• WHAT YOU WILL DO: Write out again the entries from the first line to the line that includes "return s.tint(lip, colour, (0.70, 0.73, 0.74))", keeping both of those lines.

# START OF ITEMS

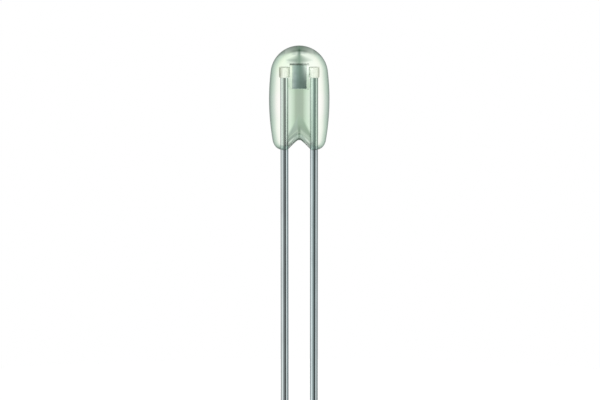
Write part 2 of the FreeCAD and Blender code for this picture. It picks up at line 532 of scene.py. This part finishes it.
def dome_tint(s, x, wide, level, facing, colour):
    """What the dome shows: its faint green, and painted shade and highlights down to its lip."""
    # a faint green gathers in the dome, and less of it on the right, where painted light makes it paler
    mint = s.mix(s.step(x, -0.6, 0.6), (0.90, 0.99, 0.88), (0.975, 1.0, 0.965))
    dome = s.times(s.step(level, 2.7, 3.3), s.step(facing, 0.60, 0.35))
    colour = s.tint(dome, colour, mint)
    # painted shade darkens the top of the dome
    slant = s.math("DIVIDE", wide, s.math("MAXIMUM", s.math("SUBTRACT", level, 2.8755), 0.05))
    dome_top_shade = s.ramp(slant, [
        (0.00, (0.225, 0.31, 0.25)),
        (0.08, (0.34, 0.41, 0.36)),
        (0.164, (0.44, 0.51, 0.45)),
        (0.25, (0.53, 0.57, 0.53)),
        (0.34, (0.60, 0.63, 0.60)),
        (0.42, (0.67, 0.70, 0.67)),
        (0.58, (0.80, 0.81, 0.79)),
        (0.75, (0.92, 0.92, 0.91)),
        (1.00, (1.0, 1.0, 1.0)),
    ])
    top = s.times(s.step(facing, 0.33, 0.44), s.step(level, 3.0, 3.2))
    colour = s.tint(top, colour, dome_top_shade)
    # painted shade draws a darker line where its shoulders end, and a painted highlight a paler one on the
    # cheeks below them
    shoulder = s.times(s.step(facing, 0.80, 0.95), s.window(level, (3.25, 3.40), (3.75, 3.90)))
    colour = s.tint(shoulder, colour, (0.55, 0.58, 0.56))
    cheek = s.times(s.step(facing, 0.82, 0.95), s.window(level, (2.30, 2.70), (3.20, 3.35)))
    colour = s.tint(cheek, colour, (1.9, 1.8, 1.85))
    # painted shade darkens its brow still more, but for a painted glint in the middle, and the lip under the
    # brow too
    brow = s.step(s.math("MULTIPLY_ADD", s.times(x, x), 0.25, level), 3.66, 3.735)
    colour = s.tint(s.times(brow, s.step(slant, 0.03, 0.10)), colour, (0.79, 0.77, 0.79))
    lip = s.mix(s.step(x, -0.05, 0.05), s.step(level, 3.56, 3.62), s.step(level, 3.60, 3.66))
    lip = s.times(lip, s.times(s.step(level, 3.80, 3.75), s.step(wide, 0.36, 0.18)))
    return s.tint(lip, colour, (0.70, 0.73, 0.74))


def neck_tint(s, x, wide, level, colour):
    """Under the dome's top, painted shade draws a dark waist that opens over the chip."""
    opening = s.math("MULTIPLY_ADD", level, -2.2, 0.12 + 2.2 * 3.60)
    closing = s.math("MULTIPLY_ADD", level, 2.6, 0.58 - 2.6 * 3.418)
    spread = s.math("MAXIMUM", s.math("MINIMUM", opening, closing), 0.09)
    waist_shade = s.math("SUBTRACT", 1.0, s.math("DIVIDE", wide, spread), clamp=True)
    waist_shade = s.times(waist_shade, s.window(level, (3.20, 3.26), (3.75, 3.87)))
    colour = s.tint(waist_shade, colour, (0.28, 0.36, 0.32))
    # it shades the left of the neck more than the right
    shade = s.times(s.window(x, (-0.52, -0.34), (-0.12, -0.03)), s.window(level, (3.26, 3.30), (3.41, 3.47)))
    return s.tint(shade, colour, (0.82, 0.83, 0.85))


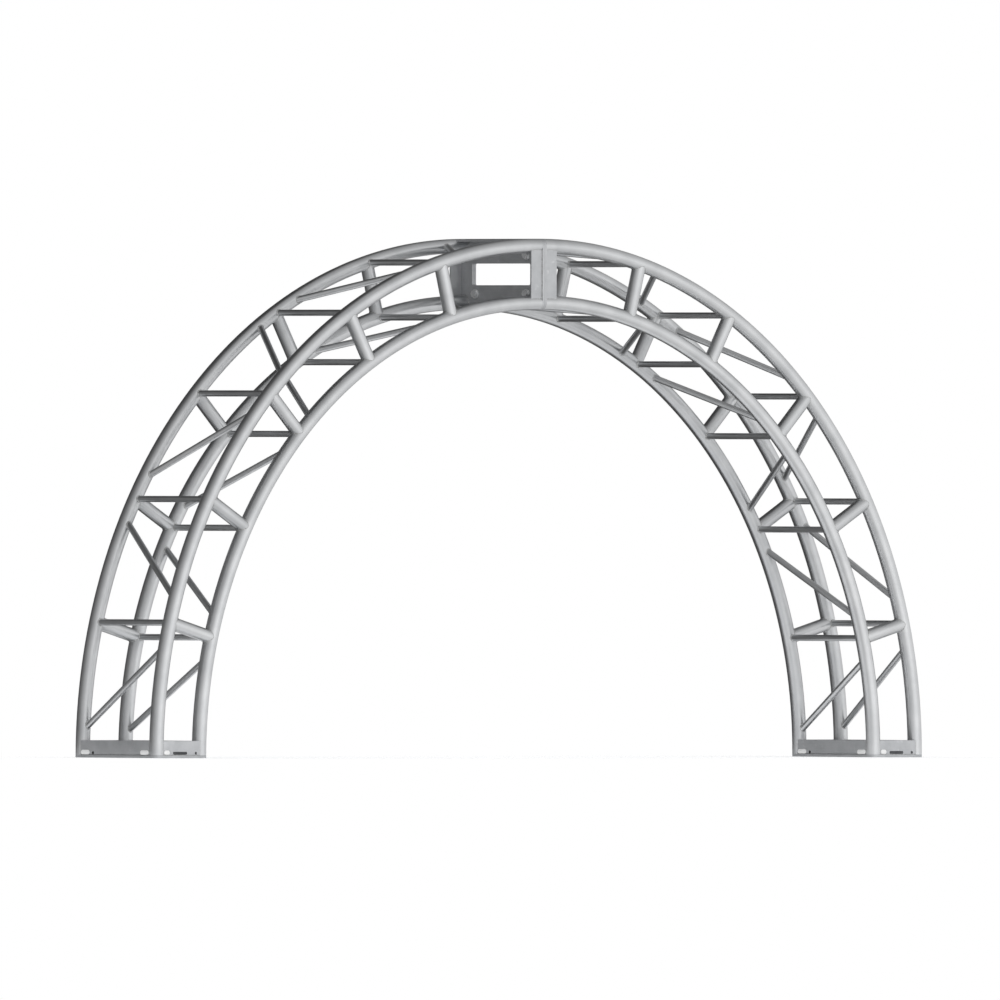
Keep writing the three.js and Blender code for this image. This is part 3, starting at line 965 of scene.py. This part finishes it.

# END OF ITEMS

• WRITTEN ANSWER:
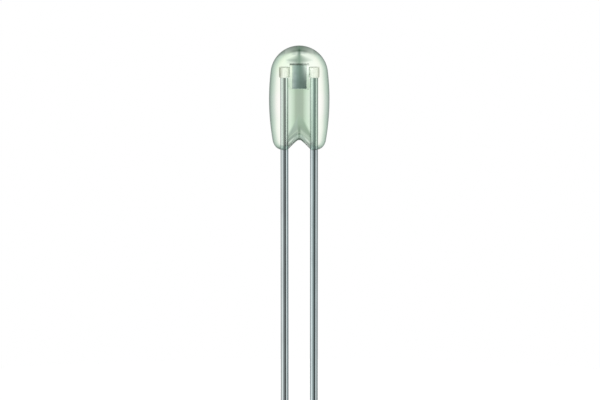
Write part 2 of the FreeCAD and Blender code for this picture. It picks up at line 532 of scene.py. This part finishes it.
def dome_tint(s, x, wide, level, facing, colour):
    """What the dome shows: its faint green, and painted shade and highlights down to its lip."""
    # a faint green gathers in the dome, and less of it on the right, where painted light makes it paler
    mint = s.mix(s.step(x, -0.6, 0.6), (0.90, 0.99, 0.88), (0.975, 1.0, 0.965))
    dome = s.times(s.step(level, 2.7, 3.3), s.step(facing, 0.60, 0.35))
    colour = s.tint(dome, colour, mint)
    # painted shade darkens the top of the dome
    slant = s.math("DIVIDE", wide, s.math("MAXIMUM", s.math("SUBTRACT", level, 2.8755), 0.05))
    dome_top_shade = s.ramp(slant, [
        (0.00, (0.225, 0.31, 0.25)),
        (0.08, (0.34, 0.41, 0.36)),
        (0.164, (0.44, 0.51, 0.45)),
        (0.25, (0.53, 0.57, 0.53)),
        (0.34, (0.60, 0.63, 0.60)),
        (0.42, (0.67, 0.70, 0.67)),
        (0.58, (0.80, 0.81, 0.79)),
        (0.75, (0.92, 0.92, 0.91)),
        (1.00, (1.0, 1.0, 1.0)),
    ])
    top = s.times(s.step(facing, 0.33, 0.44), s.step(level, 3.0, 3.2))
    colour = s.tint(top, colour, dome_top_shade)
    # painted shade draws a darker line where its shoulders end, and a painted highlight a paler one on the
    # cheeks below them
    shoulder = s.times(s.step(facing, 0.80, 0.95), s.window(level, (3.25, 3.40), (3.75, 3.90)))
    colour = s.tint(shoulder, colour, (0.55, 0.58, 0.56))
    cheek = s.times(s.step(facing, 0.82, 0.95), s.window(level, (2.30, 2.70), (3.20, 3.35)))
    colour = s.tint(cheek, colour, (1.9, 1.8, 1.85))
    # painted shade darkens its brow still more, but for a painted glint in the middle, and the lip under the
    # brow too
    brow = s.step(s.math("MULTIPLY_ADD", s.times(x, x), 0.25, level), 3.66, 3.735)
    colour = s.tint(s.times(brow, s.step(slant, 0.03, 0.10)), colour, (0.79, 0.77, 0.79))
    lip = s.mix(s.step(x, -0.05, 0.05), s.step(level, 3.56, 3.62), s.step(level, 3.60, 3.66))
    lip = s.times(lip, s.times(s.step(level, 3.80, 3.75), s.step(wide, 0.36, 0.18)))
    return s.tint(lip, colour, (0.70, 0.73, 0.74))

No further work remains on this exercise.